- Directed by: Jaap van Heusden Vinnie Karetak
- Written by: Jaap van Heusden Vinnie Karetak
- Produced by: Marc Bary Tyler Hagan
- Starring: Leo Matthew Temela Noomi Rapace
- Cinematography: Martijn van Broekhuizen
- Edited by: Xander Nijsten
- Production companies: Experimental Forest Films Rhombus Media IJswater Films Uuktumiaq Studios
- Distributed by: Elevation Pictures
- Release date: September 11, 2026 (TIFF);
- Running time: 108 minutes
- Countries: Canada Netherlands
- Languages: English Inuktitut

= In Alaska =

In Alaska is a Dutch-Canadian drama film, co-written and co-directed by Jaap van Heusden and Vinnie Karetak and released in 2026. The film stars Leo Matthew Temela as Woody, a young man from Alaska who becomes a fugitive from the law when he shoots a hole in the Trans-Alaska Pipeline System, escaping to Canada and reconnecting with his Inuk mother's roots in Nunavut.

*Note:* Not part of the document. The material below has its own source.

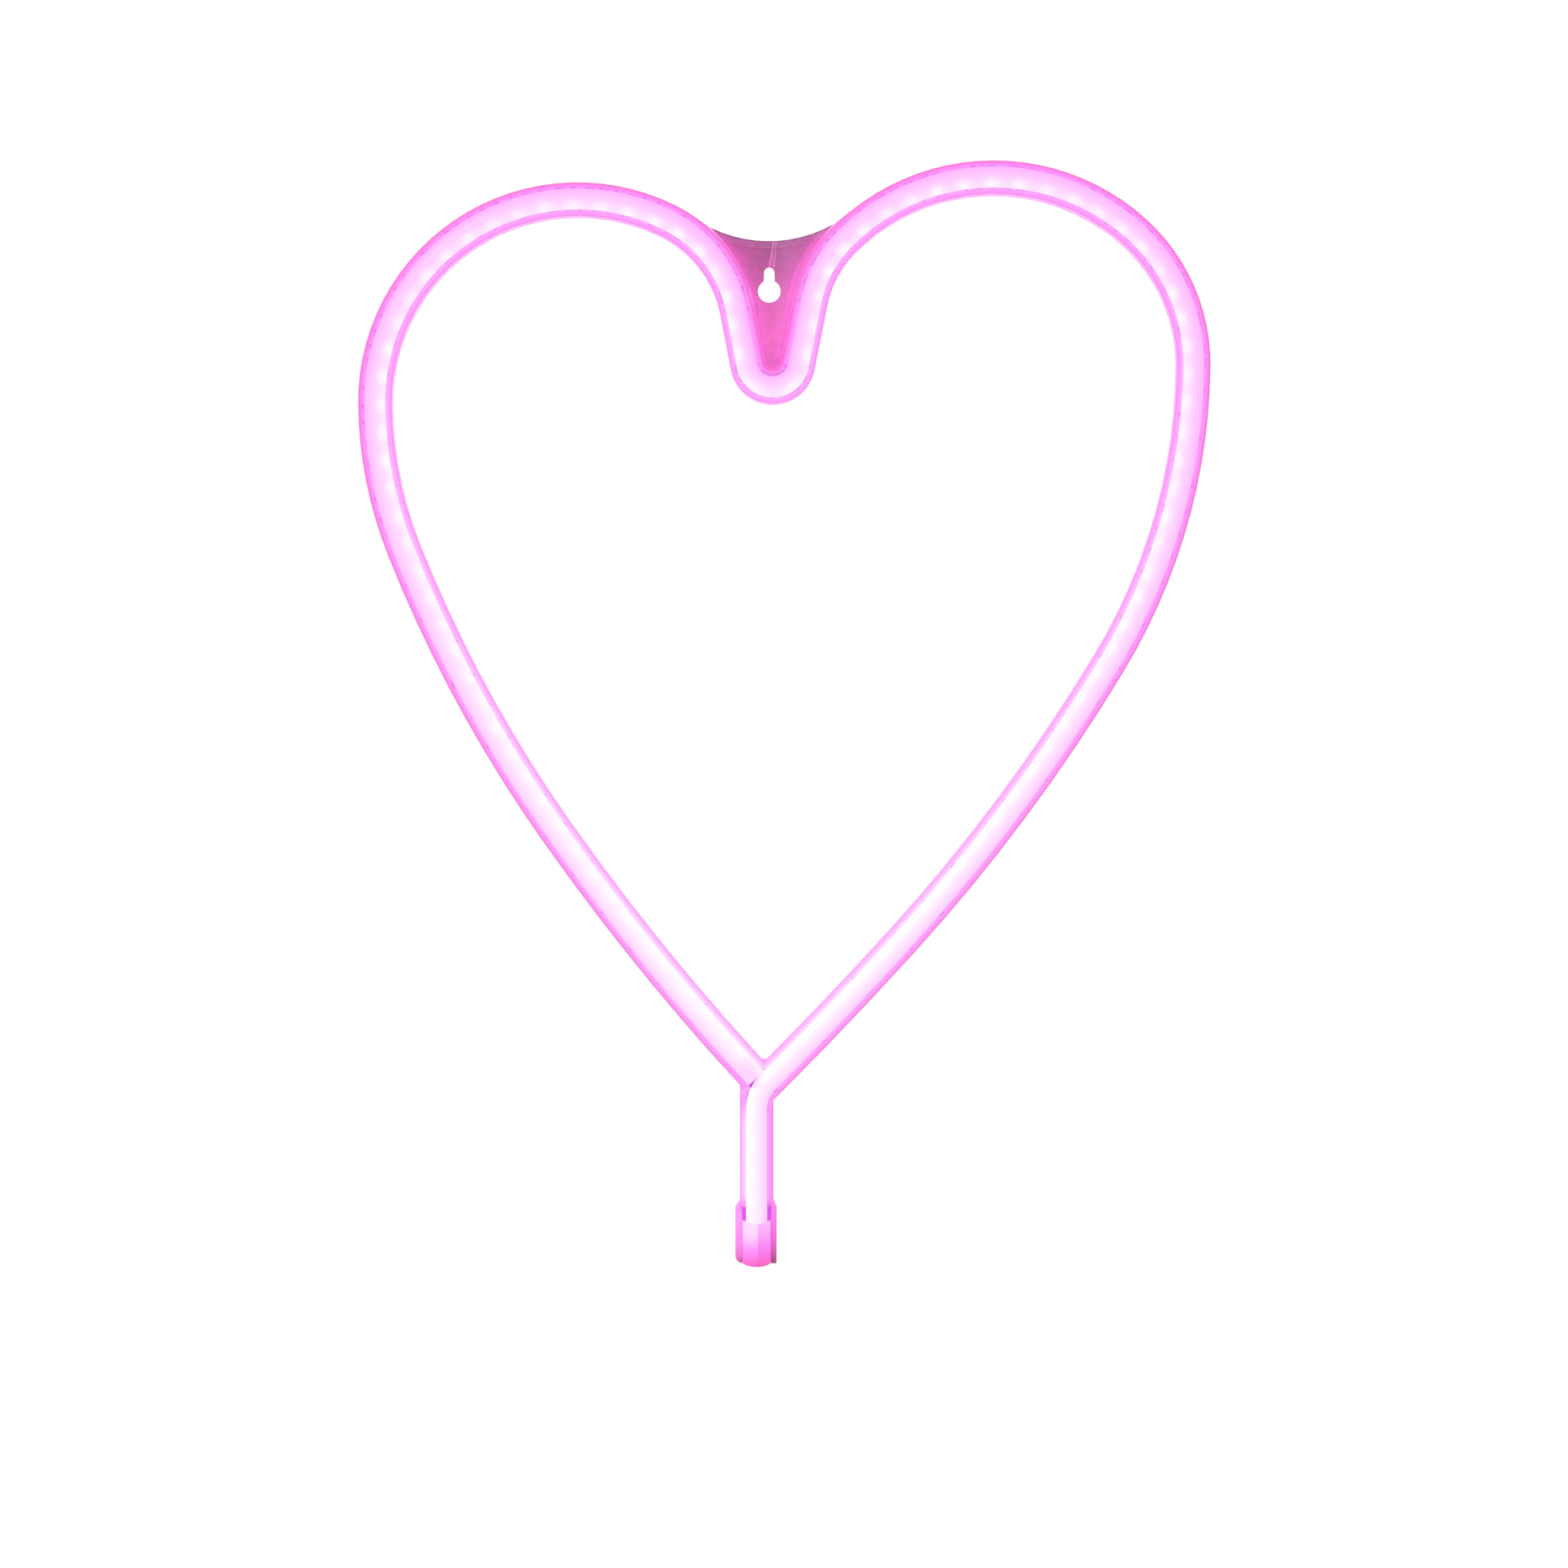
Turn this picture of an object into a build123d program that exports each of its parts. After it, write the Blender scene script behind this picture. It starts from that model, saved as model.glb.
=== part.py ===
from build123d import *
import math
import os

os.makedirs("parts", exist_ok=True)

# Pink LED neon heart for a wall. Millimetres and degrees.
# The lamp stands upright: +Z is up, its flat back lies on the plane Y = 0 and its light faces -Y.
# The origin is the centre of the keyhole's round hole, on the back plane.
# Shapes are drawn lying down, with x across, y up the heart and z out of the wall, and stood up at the end.

# Driving dimensions: the heart
heart_width = 242.0
notch_radius = 7.4            # bend of the tube's centreline at the bottom of the notch
notch_turn_left = 79.1        # from level at the bottom of the notch to the left leg
notch_turn_right = 78.8
stem_bend_radius = 11.5       # where the right arm turns down into the stem
stem_length = 48.3            # from the arm's meeting point with the stem's axis to the tray's lower end
keyhole_rise = 27.6           # from the centreline at the bottom of the notch up to the origin
keyhole_shift = -1.0          # the keyhole sits a little left of the notch's middle

# The diffuser tube, a 6 x 12 silicone extrusion on edge
tube_width = 6.0
tube_depth = 12.0
tube_crown = 1.7              # height of the rounded front above its straight sides
tube_back = 1.6               # silicone behind the hollow
hollow_inner = 2.05           # from the tube's middle to the hollow's side nearest the heart's inside
hollow_outer = 1.35           # and to its other side, which the LED board backs on
butt_gap = 0.15               # between the left arm's cut end and the right arm's side

# The moulded tray that carries the tube
tray_wall = 1.7
tube_clearance = 0.05         # each side of the tube in its channel
floor_thickness = 2.0         # also the thickness of the web between the lobes
bead_thickness = 0.4          # adhesive between floor and tube
tube_proud = 2.0              # how far the tube's crown stands out of the tray
rim_round = 0.45              # edge round on the tray's outer front edges
fork_round = 1.5              # corner of the heart's inside where the two arms meet
wall_draft = 5.0              # of the walls that rise from the web
web_edge_radius = 37.5        # concave top edge of the web
web_lip_width = 1.8
web_lip_height = 0.8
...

The cast also includes Noomi Rapace, Yin Wang, Zorga Qaunaq, Miali Buscemi, Joanassie Aupaluk, Rogan Christopher, Gregory S. Csiszar, Carson A. Egan, Dominic Fox, Jeff Gladstone, Jake Guy, Jenna Hill, Maia Michaels, Jana Morrison, Chris Hextal, Sean Owen Roberts, Meg Roe and Christopher Rosamond in supporting roles.

The film entered casting in fall 2024. Filming began in Iqaluit in March 2025, and continued in British Columbia in the fall.

The film premiered at the 2026 Toronto International Film Festival.